Don’t get me wrong, those small details will kill you every time, that’s why I have a partner (my wife) who focuses exclusively on that.
Overcoming that negativity was very difficult and took us months. But, the fact is none of this could have happened if I didn’t build my brand, network, go to conferences, and build relationships.
Point is, it’s easy to listen to naysayers about things where the tangible benefits are hard to quantify and may not be realized for months or even years.
So, if someone is adding negativity to your life, just cut them out and move on.
3. Plan To Be at it For a Year (or More)
When you need water you get sun and when you want clear whether you’ll just get storms.
Or so it seems…
The moment I lost focus, I got smacked in the face. Fortunately, I was able to make it all work out. But, it won’t work out so perfectly every single time.
Getting your feet wet with something totally new will be hard and take time. So, stick with it.
4. Big Deals Are Easier Than Small Deals
I’ve spent more time and energy on the duplex than 192 units in San Antonio.
And it will require more of my attention every month than the deal in Texas.
Can you guess which one will pay me more over the next 5-7 years?
Small deals feel easier because they are smaller. They are more tangible and easier to wrap your brain around because the dollar amounts are numbers you’re used to thinking about.
But, it’s a facade.
I’ve made a ton of money in small multifamily, and I believe it is a great place for a nobody like me to become a somebody. But, I’d probably be a lot further along if I had started syndicating back in 2009 than buying triplexes.

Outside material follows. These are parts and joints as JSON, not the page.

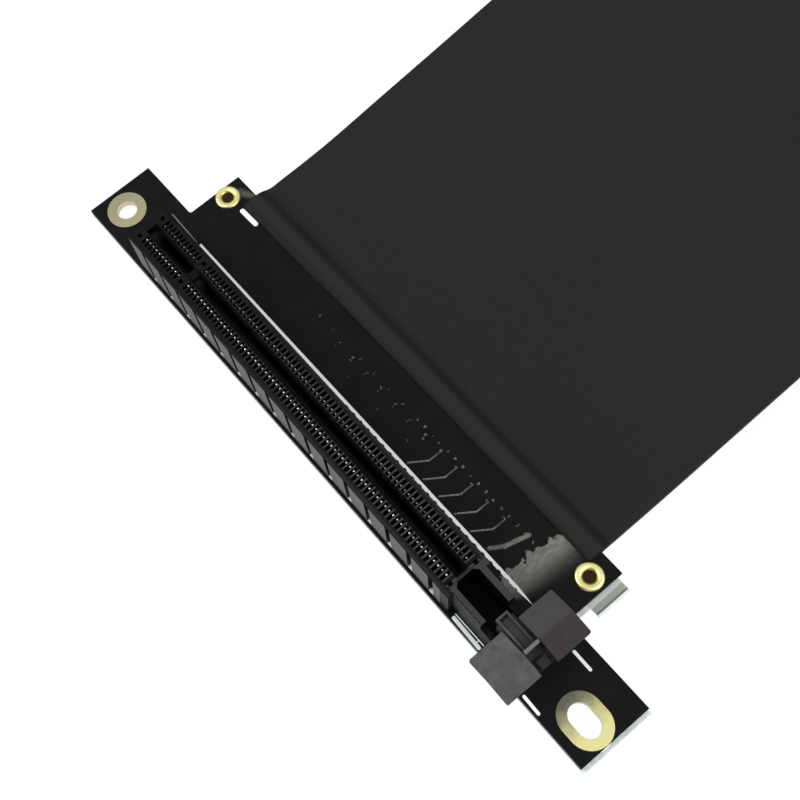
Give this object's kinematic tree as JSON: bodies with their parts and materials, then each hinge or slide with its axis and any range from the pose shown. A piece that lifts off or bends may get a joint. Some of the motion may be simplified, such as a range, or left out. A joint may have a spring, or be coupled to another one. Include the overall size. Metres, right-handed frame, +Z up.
{
  "type": "riser ribbon cable",
  "caption": "Card slot with a winged latch on a black board, joined by a flat cloth-covered ribbon to a plug board with a gold card edge.",
  "frame": {"origin": "middle of the bounding box's footprint, on the table", "axes": "+X along the slot from the pin 1 end to the latch, +Y from the slot along the ribbon to the plug, +Z up out of the slot"},
  "size_m": [0.139, 0.2506, 0.0155],
  "materials": {
    "black_board": "semi-gloss solder mask",
    "black_moulding": "satin",
    "latch_moulding": "matte",
    "contact_plating": "bright",
    "land_plating": "satin gold plating",
    "eyelet_brass": "bright",
    "pale_sheet": "matte",
    "clear_film": "clear, glossy",
    "grey_ribbon": "satin",
    "black_cloth": "ribbed, satin"
  },
  "bodies": {
    "riser": {"socket_board": "black_board", "slot_housing": "black_moulding", "contact_row_near": "contact_plating", "contact_row_far": "contact_plating", "round_land": "land_plating", "slotted_land": "land_plating", "eyelet_left": "eyelet_brass", "eyelet_right": "eyelet_brass", "insulating_sheet": "pale_sheet", "clear_tape_tab": "clear_film", "ribbon_cable_upper": "grey_ribbon", "ribbon_cable_lower": "grey_ribbon", "cable_wrap": "black_cloth", "plug_board": "black_board", "finger_row_upper": "land_plating", "finger_row_lower": "land_plating"},
    "latch": {"slot_latch": "latch_moulding"}
  },
  "joints": [
    {"name": "latch_pivot", "type": "hinge", "parent": "riser", "child": "latch", "pos_m": [0.0468, -0.11668, 0.0076], "axis": [0, 1, 0], "range_deg": [0, 22]}
  ]
}
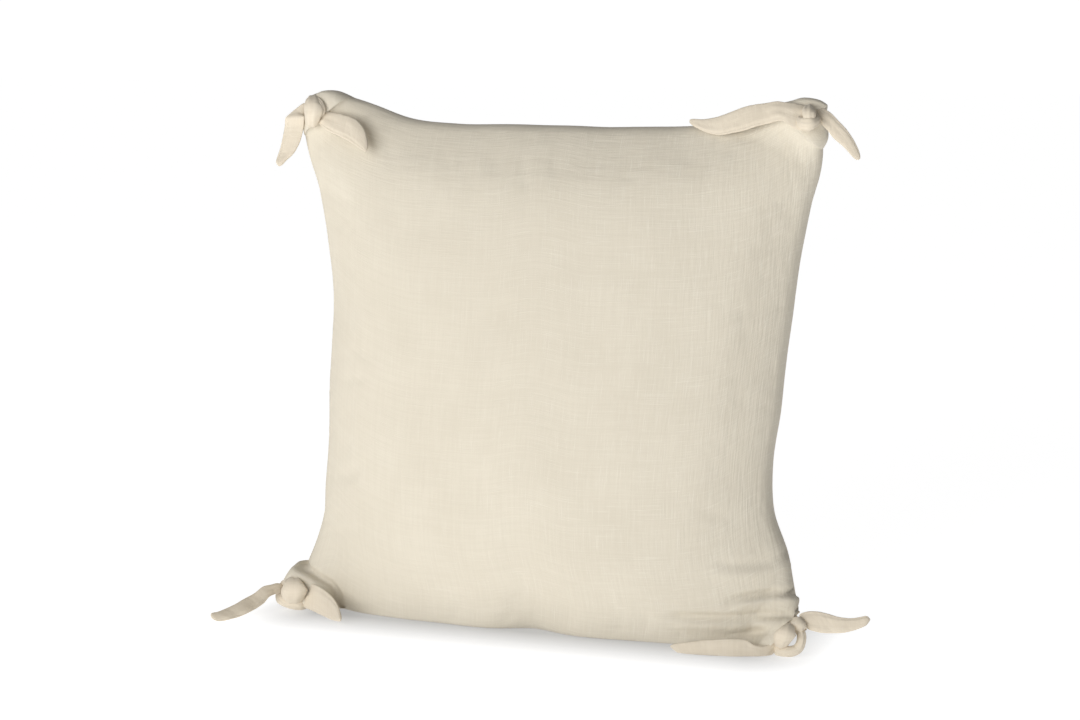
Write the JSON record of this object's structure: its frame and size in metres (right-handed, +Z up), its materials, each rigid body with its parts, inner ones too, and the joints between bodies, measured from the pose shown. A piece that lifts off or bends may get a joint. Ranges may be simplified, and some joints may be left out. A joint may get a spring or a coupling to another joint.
{
  "type": "floor cushion",
  "caption": "Square cream slub-cotton floor cushion with knotted fabric ties at its corners, standing on its lower edge and leaning back a little.",
  "frame": {"origin": "on the floor, in the middle of the strip of the lower edge that the cushion rests on", "axes": "+X to the right of the front face, -Y out of the front face, +Z up from the floor"},
  "size_m": [0.7386, 0.2399, 0.5976],
  "materials": {
    "cover_cloth": "cream slub cotton, plain weave with thick slub threads both ways",
    "tie_cloth": "the cover cloth, turned and pressed flat",
    "inner_cloth": "white non-woven",
    "fibre": "white polyester fibre",
    "zip_cloth": "fine woven tape",
    "zip_coil": "moulded nylon coil",
    "zip_metal": "plated, satin"
  },
  "bodies": {
    "cushion": {"cover_front_panel": "cover_cloth", "cover_back_panel": "cover_cloth", "inner_case_front": "inner_cloth", "inner_case_back": "inner_cloth", "fibre_filling": "fibre", "zip_tape_front": "zip_cloth", "zip_tape_back": "zip_cloth", "zip_coil_front": "zip_coil", "zip_coil_back": "zip_coil", "zip_closed_stop": "zip_metal", "zip_open_stop": "zip_metal", "tie_top_left_back": "tie_cloth", "tie_top_left_front": "tie_cloth", "tie_top_right_back": "tie_cloth", "tie_top_right_front": "tie_cloth", "tie_bottom_left_back": "tie_cloth", "tie_bottom_left_front": "tie_cloth", "tie_bottom_right_back": "tie_cloth", "tie_bottom_right_front": "tie_cloth"},
    "top_left_back_tie_end": {"tie_top_left_back_end": "tie_cloth"},
    "top_left_front_tie_end": {"tie_top_left_front_end": "tie_cloth"},
    "top_right_back_tie_end": {"tie_top_right_back_end": "tie_cloth"},
    "top_right_front_tie_end": {"tie_top_right_front_end": "tie_cloth"},
    "bottom_left_back_tie_end": {"tie_bottom_left_back_end": "tie_cloth"},
    "bottom_left_front_tie_end": {"tie_bottom_left_front_end": "tie_cloth"},
    "bottom_right_back_tie_end": {"tie_bottom_right_back_end": "tie_cloth"},
    "bottom_right_front_tie_end": {"tie_bottom_right_front_end": "tie_cloth"},
    "zip_slider": {"zip_slider": "zip_metal"},
    "zip_pull_tab": {"zip_pull_tab": "zip_metal"}
  },
  "joints": [
    {"name": "top_left_back_tie_lift", "type": "hinge", "parent": "cushion", "child": "top_left_back_tie_end", "pos_m": [-0.3, 0.01, 0.564], "axis": [-0.7377, -0.2317, 0.6341], "range_deg": [0, 90]},
    {"name": "top_left_front_tie_lift", "type": "hinge", "parent": "cushion", "child": "top_left_front_tie_end", "pos_m": [-0.257, 0.002, 0.568], "axis": [-0.2735, -0.4268, -0.862], "range_deg": [0, 90]},
    {"name": "top_right_back_tie_lift", "type": "hinge", "parent": "cushion", "child": "top_right_back_tie_end", "pos_m": [0.273, 0.009, 0.581], "axis": [0.2389, 0.6866, 0.6866], "range_deg": [0, 90]},
    {"name": "top_right_front_tie_lift", "type": "hinge", "parent": "cushion", "child": "top_right_front_tie_end", "pos_m": [0.312, 0.008, 0.58], "axis": [-0.549, 0.0815, -0.8318], "range_deg": [0, 90]},
    {"name": "bottom_left_back_tie_lift", "type": "hinge", "parent": "cushion", "child": "bottom_left_back_tie_end", "pos_m": [-0.303, -0.051, 0.02], "axis": [-0.8286, 0.4863, 0.2774], "range_deg": [0, 65]},
    {"name": "bottom_left_front_tie_lift", "type": "hinge", "parent": "cushion", "child": "bottom_left_front_tie_end", "pos_m": [-0.269, -0.049, 0.024], "axis": [-0.5048, -0.4866, -0.713], "range_deg": [0, 65]},
    {"name": "bottom_right_back_tie_lift", "type": "hinge", "parent": "cushion", "child": "bottom_right_back_tie_end", "pos_m": [0.272, -0.047, 0.017], "axis": [-0.1312, 0.2728, 0.9531], "range_deg": [0, 90]},
    {"name": "bottom_right_front_tie_lift", "type": "hinge", "parent": "cushion", "child": "bottom_right_front_tie_end", "pos_m": [0.306, -0.036, 0.034], "axis": [0.1894, -0.6943, -0.6943], "range_deg": [0, 90]},
    {"name": "zip_slide", "type": "slide", "parent": "cushion", "child": "zip_slider", "axis": [-1, 0, 0], "range_m": [0, 0.354]},
    {"name": "zip_tab_swing", "type": "hinge", "parent": "zip_slider", "child": "zip_pull_tab", "pos_m": [0.1815, -0.016, 0.0017], "axis": [0, 1, 0], "range_deg": [0, 165]}
  ]
}
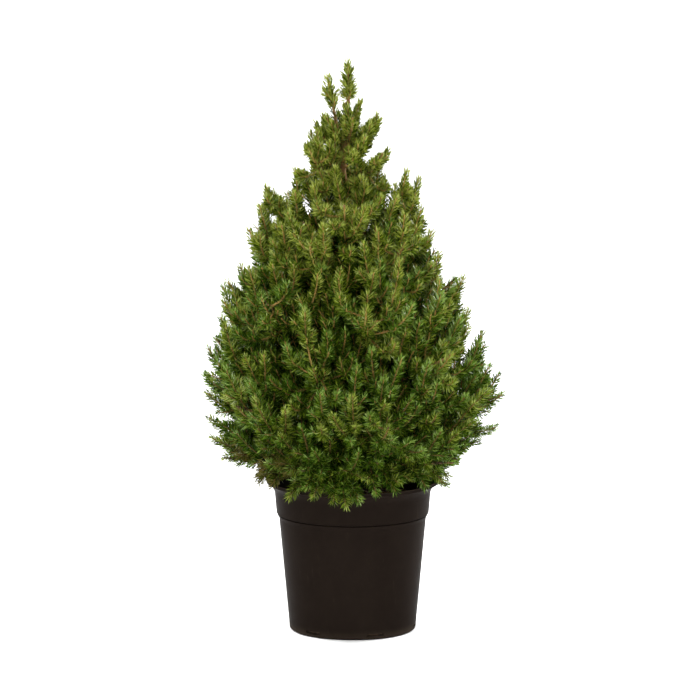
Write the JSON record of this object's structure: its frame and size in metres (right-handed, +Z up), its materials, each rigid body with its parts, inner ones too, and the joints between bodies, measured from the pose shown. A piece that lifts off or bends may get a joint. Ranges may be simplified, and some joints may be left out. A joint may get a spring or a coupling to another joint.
{
  "type": "potted dwarf alberta spruce",
  "caption": "Small dense cone-shaped conifer shrub with upright needled shoots, growing in a round tapered black plastic nursery pot filled with potting mix.",
  "frame": {"origin": "centre of the pot's flat underside, on the floor", "axes": "+Z up along the pot's axis, -Y towards the front view, +X to its right"},
  "size_m": [0.3432, 0.3445, 0.656],
  "materials": {
    "pot": "black moulded plastic, faintly worn, soft sheen",
    "potting_mix": "dark moist peat and bark mix",
    "bark": "rough scaly orange-brown bark",
    "needles": "satin green needles, fresher at the tips"
  },
  "bodies": {
    "root": {"pot": "pot", "potting_mix": "potting_mix", "trunk": "bark", "bough_whorl5_1": "bark", "bough_whorl5_2": "bark", "bough_whorl5_3": "bark", "bough_whorl5_4": "bark", "bough_whorl5_5": "bark", "bough_whorl6_1": "bark", "bough_whorl6_2": "bark", "bough_whorl6_3": "bark", "bough_whorl6_4": "bark", "bough_whorl6_5": "bark", "bough_whorl7_1": "bark", "bough_whorl7_2": "bark", "bough_whorl7_3": "bark", "bough_whorl7_4": "bark", "bough_whorl7_5": "bark", "bough_whorl8_1": "bark", "bough_whorl8_2": "bark", "bough_whorl8_3": "bark", "bough_whorl8_4": "bark", "bough_whorl8_5": "bark", "foliage_leader": "needles", "foliage_second_leader": "needles", "foliage_whorl1_1": "needles", "foliage_whorl1_2": "needles", "foliage_whorl2_1": "needles", "foliage_whorl2_2": "needles", "foliage_whorl2_3": "needles", "foliage_whorl3_1": "needles", "foliage_whorl3_2": "needles", "foliage_whorl3_3": "needles", "foliage_whorl3_4": "needles", "foliage_whorl4_1": "needles", "foliage_whorl4_2": "needles", "foliage_whorl4_3": "needles", "foliage_whorl4_4": "needles", "foliage_whorl4_5": "needles", "foliage_whorl5_1": "needles", "foliage_whorl5_2": "needles", "foliage_whorl5_3": "needles", "foliage_whorl5_4": "needles", "foliage_whorl5_5": "needles", "foliage_whorl6_1": "needles", "foliage_whorl6_2": "needles", "foliage_whorl6_3": "needles", "foliage_whorl6_4": "needles", "foliage_whorl6_5": "needles", "foliage_whorl7_1": "needles", "foliage_whorl7_2": "needles", "foliage_whorl7_3": "needles", "foliage_whorl7_4": "needles", "foliage_whorl7_5": "needles", "foliage_whorl8_1": "needles", "foliage_whorl8_2": "needles", "foliage_whorl8_3": "needles", "foliage_whorl8_4": "needles", "foliage_whorl8_5": "needles"}
  },
  "joints": []
}
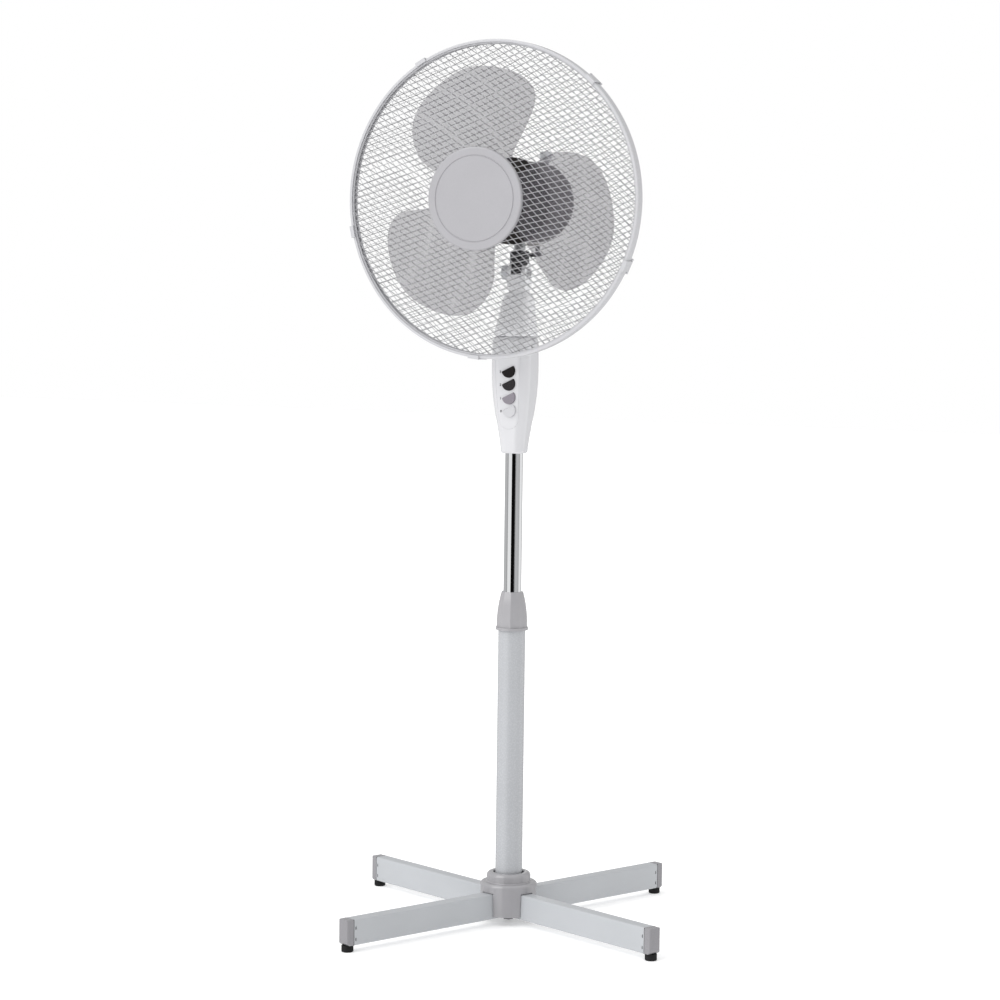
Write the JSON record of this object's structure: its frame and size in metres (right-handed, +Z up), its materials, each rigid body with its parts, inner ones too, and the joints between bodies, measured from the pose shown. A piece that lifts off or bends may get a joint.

There is no reason to think of all the “what-ifs.” Instead, I will just focus my future efforts where I know the most benefit is.
I Can’t Wait For The Next One
This became a lot longer than I expected, but I’m glad I was able to share it with you.
Hopefully, you can push through the feeling to quit, drive on with your goals, and stay motivated!
As for me, I can’t wait to get involved with my next one!